Outra dimensão evidente nos poemas destes dois livros é a catarse enquanto motor da escrita, uma catarse que tanto pode vir do sentimento angustiado que a evocação de alguns homens do blues suscita como da percepção de um quotidiano onde a derrota e o insucesso inspira compaixão pelos fracos, pelos humilhados, pelos ofendidos, pelos desprotegidos: «hoje deu-me vontade de abraçar a miúda que me serviu o café. era tão cedo e já estava tão assustada» (Para Acabar de Vez Com a Retórica, p. 31). Noutras ocasiões, esse quotidiano surge violentamente expresso em imagens de uma crueldade tão cínica quanto melancólica: «não tenho a ingenuidade de pensar que este coração nas mãos transporte qualquer tipo de sucesso. mas é esta a matéria prima que carrego» (doppelgänger, p. 45). Há um poema do primeiro livro onde estas características confluem para uma espécie de anti-erotismo que não ficaria mal numa colectânea de humor negro:
Outra dimensão evidente nos poemas destes dois livros é a catarse enquanto motor da escrita, uma catarse que tanto pode vir do sentimento angustiado que a evocação de alguns homens do blues suscita como da percepção de um quotidiano onde a derrota e o insucesso inspira compaixão pelos fracos, pelos humilhados, pelos ofendidos, pelos desprotegidos: «hoje deu-me vontade de abraçar a miúda que me serviu o café. era tão cedo e já estava tão assustada» (Para Acabar de Vez Com a Retórica, p. 31). Noutras ocasiões, esse quotidiano surge violentamente expresso em imagens de uma crueldade tão cínica quanto melancólica: «não tenho a ingenuidade de pensar que este coração nas mãos transporte qualquer tipo de sucesso. mas é esta a matéria prima que carrego» (doppelgänger, p. 45). Há um poema do primeiro livro onde estas características confluem para uma espécie de anti-erotismo que não ficaria mal numa colectânea de humor negro:
ADÍLIA LOPES
ponha-me essa bagagem que traz no lado esquerdo
ao lado do tanque
que está calor e eu estou cansada
e o dia está mais inclinado
a que
muito provavelmente
o senhor acabe a fazer-me 1 minete
disse a madame ao rapaz que estava estafado e cheio de
sede e ela
nem uma limonada lhe fez e assim se procedeu ao minete.

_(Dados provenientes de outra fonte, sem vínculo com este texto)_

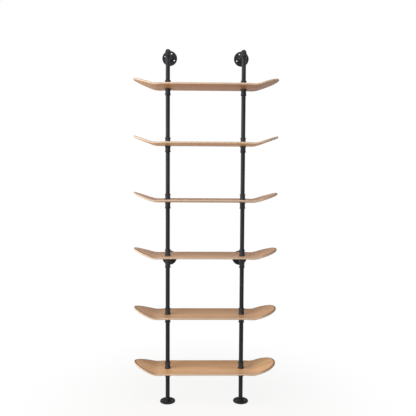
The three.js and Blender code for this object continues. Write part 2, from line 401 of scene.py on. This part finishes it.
def maple_finish():
    """Lacquered maple veneer, with its plies showing at the rounded edge."""
    f = Finish(bpy.data.materials.new("maple_veneer"))
    grain_place = f.field("grain_place", "Vector")
    depth = f.field("ply_depth")
    across = f.field("across_grain")
    distance = f.field("outline_distance")

    # Veneer: broad figure, streaks and fibres along the grain, flecks, and each sheet's tone with painted
    # shade that darkens some boards and their noses
    broad = f.noise(grain_place, (2.2, 14, 40), detail=2.0, distortion=0.6)
    streak = f.noise(grain_place, (5, 95, 95), detail=4.0, roughness=0.6)
    fibre = f.noise(grain_place, (30, 900, 900), detail=2.0)
    fleck = f.noise(grain_place, (60, 420, 420), detail=1.0)
    wood = f.ramp(
        broad * 0.5 + streak * 0.35 + fibre * 0.15,
        [
            (0.30, srgb(199, 146, 96)),
            (0.47, srgb(220, 168, 117)),
            (0.60, srgb(227, 180, 129)),
            (0.75, srgb(234, 191, 142)),
        ],
    )
    wood = f.mixed(f.between(fleck, 0.62, 0.74) * 0.22, wood, srgb(168, 118, 76))
    # Painted shade: each board darkened towards brown, more towards its nose on the side away from the
    # window light, on top of its sheet's own tone
    wood = f.mixed(f.field("sheet_shade"), wood, srgb(150, 96, 58))

    # Plies at the edge: pale, every second one with its grain crossed, and a glue line at each joint
    ply = depth * PLY_COUNT
    inside = f.between(depth, 0.05, 0.1) * (1 - f.between(depth, 0.9, 0.95))
    crossed_ply = f.maths("MODULO", f.maths("FLOOR", ply), 2.0) * inside
    end_grain = f.noise(grain_place, (700, 700, 200), detail=2.0)
    crossed = f.mixed(end_grain, srgb(170, 120, 78), srgb(204, 158, 112))
    from_middle = f.maths("ABSOLUTE", f.maths("FRACT", ply) - 0.5)
    glue = f.between(from_middle, 0.41, 0.47) * inside
    wood = f.mixed(inside * 0.75, wood, srgb(226, 208, 188))
    wood = f.mixed(crossed_ply * 0.35, wood, crossed)
    wood = f.mixed(glue * 0.45, wood, srgb(122, 82, 50))

    # Darkened rim of the top face: painted shade along its rounded edge all round, and darker end grain
    # most where the edge cuts across the grain
    rim = (1 - f.between(distance, 0.005, 0.009)) * (1 - f.between(depth, 0.12, 0.3))
    rim_shade_and_end_grain = 0.2 + 0.6 * f.between(across, 0.02, 0.2)
    wood = f.mixed(rim_shade_and_end_grain * rim, wood, srgb(92, 68, 48))
    coarse = f.bump(streak, 0.06, 0.0004)
    return f.surface(
        {
            "Base Color": wood,
            "Roughness": 0.40 + 0.16 * fibre + 0.08 * glue,
            "Specular IOR Level": 0.35,
            "Normal": f.bump(fibre, 0.06, 0.00012, coarse),
        }
    )


def pipe_finish():
    """Black lacquered pipe: smooth, with faint drawing lines and patches of thicker lacquer."""
    f = Finish(bpy.data.materials.new("black_iron_pipe"))
    place = f.place()
    patches = f.noise(place, (45, 45, 12), detail=3.0)
    drawn = f.noise(place, (600, 600, 16), detail=2.0)
    specks = f.noise(place, (1400, 1400, 1400), detail=1.0)
    tone = f.mixed(f.between(patches, 0.35, 0.68), srgb(36, 38, 42), srgb(44, 46, 50))
    tone = f.mixed(f.between(specks, 0.66, 0.76) * 0.12, tone, srgb(62, 64, 66))
    lines = f.bump(drawn, 0.02, 0.0002)
    return f.surface(
        {
            "Base Color": tone,
            "Roughness": 0.27 + 0.1 * patches,
            "Specular IOR Level": 0.15,
            "Normal": f.bump(specks, 0.02, 0.0001, lines),
        }
    )


def casting_finish(name, dark, pale):
    """Black malleable iron: the grainy skin of a sand casting under the same lacquer."""
    f = Finish(bpy.data.materials.new(name))
    place = f.place()
    patches = f.noise(place, (60, 60, 60), detail=3.0)
    sand = f.noise(place, (620, 620, 620), detail=3.0, roughness=0.65)
    pits = f.noise(place, (240, 240, 240), detail=2.0)
    tone = f.mixed(f.between(patches, 0.32, 0.7), dark, pale)
    tone = f.mixed(f.between(sand, 0.58, 0.74) * 0.2, tone, srgb(62, 63, 66))
    uneven = f.bump(pits, 0.15, 0.0006)
    return f.surface(
        {
            "Base Color": tone,
            "Roughness": 0.5 + 0.16 * sand,
            "Specular IOR Level": 0.18,
            "Normal": f.bump(sand, 0.2, 0.00035, uneven),
        }
    )


# Shapes of pipes and fittings: each is points, an array of n x 3, and faces, lists of point numbers


def rounded(corners):
    """Closed profile of (radius, height, fillet) corners, each corner turned into an arc."""
    points = []
    for k, (radius, height, fillet) in enumerate(corners):
        here = np.array([radius, height])
        if not fillet:
            points.append(here)
            continue
        to_last = np.array(corners[k - 1][:2]) - here
        to_next = np.array(corners[(k + 1) % len(corners)][:2]) - here
        last_length, next_length = np.linalg.norm(to_last), np.linalg.norm(to_next)
        to_last, to_next = to_last / last_length, to_next / next_length
        half = math.acos(np.clip(to_last @ to_next, -1, 1)) / 2
        set_back = min(
            fillet / math.tan(half),
            LARGEST_FILLET_SHARE * last_length,
            LARGEST_FILLET_SHARE * next_length,
        )
        reach = set_back * math.tan(half)
        middle = to_last + to_next
        centre = here + middle / np.linalg.norm(middle) * reach / math.sin(half)
        start, end = here + to_last * set_back - centre, here + to_next * set_back - centre
        whole = math.pi - 2 * half
        for step in range(ARC_STEPS + 1):
            share = step / ARC_STEPS
            weights = math.sin((1 - share) * whole), math.sin(share * whole)
            points.append(centre + (weights[0] * start + weights[1] * end) / math.sin(whole))
    return points


def along_z(height):
    """A ring's centre, and the directions of its turns 0 and 90 degrees."""
    return np.array([0, 0, height]), np.array([1, 0, 0]), np.array([0, 1, 0])


def along_elbow(along):
    """The same on the elbow's axis, from its open lower end to its open wall end."""
    bend = ELBOW_BEND_RADIUS * math.pi / 2
    angle = min(max(along - ELBOW_STRAIGHT, 0), bend) / ELBOW_BEND_RADIUS
    straight = min(along - ELBOW_STRAIGHT, 0) + max(along - ELBOW_STRAIGHT - bend, 0)
    forward = np.array([0, math.sin(angle), math.cos(angle)])
    outward = np.array([0, -math.cos(angle), math.sin(angle)])
    centre = np.array([0, ELBOW_BEND_RADIUS, -ELBOW_BEND_RADIUS])
    return centre + outward * ELBOW_BEND_RADIUS + forward * straight, np.array([1, 0, 0]), -outward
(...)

Mas onde os poemas de Sandra Andrade se distinguem verdadeiramente é na inclusão de todo um leque diverso de
referenciais, provenientes tanto da física como da ficção
científica, que nos transportam para cenários futuristas de tal modo
apocalípticos que se chega a reclamar de novo na paisagem a presença humana. Não
são meramente caprichosas as referências ao físico Michio Kaku e ao escritor
Philip K. Dick no primeiro livro, nem ao Dune de Frank Herbert e ao físico
Erwin Schrödinger no segundo livro. Assim como também não será ocasional que
alguns dos títulos do segundo livro, quando googlados, nos enviem para fóruns de
discussão da saga Star Trek. Outro dado a apontar é a repetição em ambos os
livros do conceito “holograma”, evocação de uma realidade fantasmática por
oposição ao mundo orgânico. O próprio título doppelgänger parece pretender deslocar a poesia de um estatuto demiúrgico
para o de universo paralelo, conferindo-lhe um regime holográfico baseado nas capacidades do lendário
monstro germânico cujo dom principal é copiar a identidade de uma pessoa. Clonado,
copiado, repetido, encriptado, não merece senão desprezo o tipo de escritor convocado numa
espécie de ars poetica intitulada “metam os textos na cripta (El Mal de
Montano)”. O ar dos tempos promove o eremitismo dos inadaptados, isola-os nas
suas hortas selvagens com o desejo ambivalente de um passado extinto sem fé nos
paraísos perdidos. A pós-realidade é o que aqui está em causa, numa
escrita que reivindica para si o bruto, o autêntico, o cruel e o violento retrato
do texto como forma de purgação. Eis um exemplo, cínico e (des)iludido, como convém
num combate aberto à hipocrisia reinante na actualidade:
the spice must flow
a única estação que existe é este espesso nevoeiro e a
única colheita são estas árvores metálicas com frutos nano tecnológicos. chegar
a casa é um prolongamento de caminhar nesta chuva ácida e ligar o microondas. os
neoliberais salvaram tudo e todos, sim senhora. esses heróis tecnológicos
positivos da nova era. alguns poucos queriam terra e cravos outra vez. mas ao
fim do dia ligam-se ao computador para um acesso aditivo crescente. e esquecem.
esta espécie de net junkies está impreparada para a revolução. e a informação
que procuram é cíclica e implacável. os dias passam e tudo é pior. junto-me
enquanto é tempo aos oleiros, aos carpinteiros, aos agricultores, aos
alfaiates. pessoas que redigem cartas à mão. e construímos a balança. um pouco
tóxicos na cabeça mas verticais. com mãos lúcidas e iniciáticas.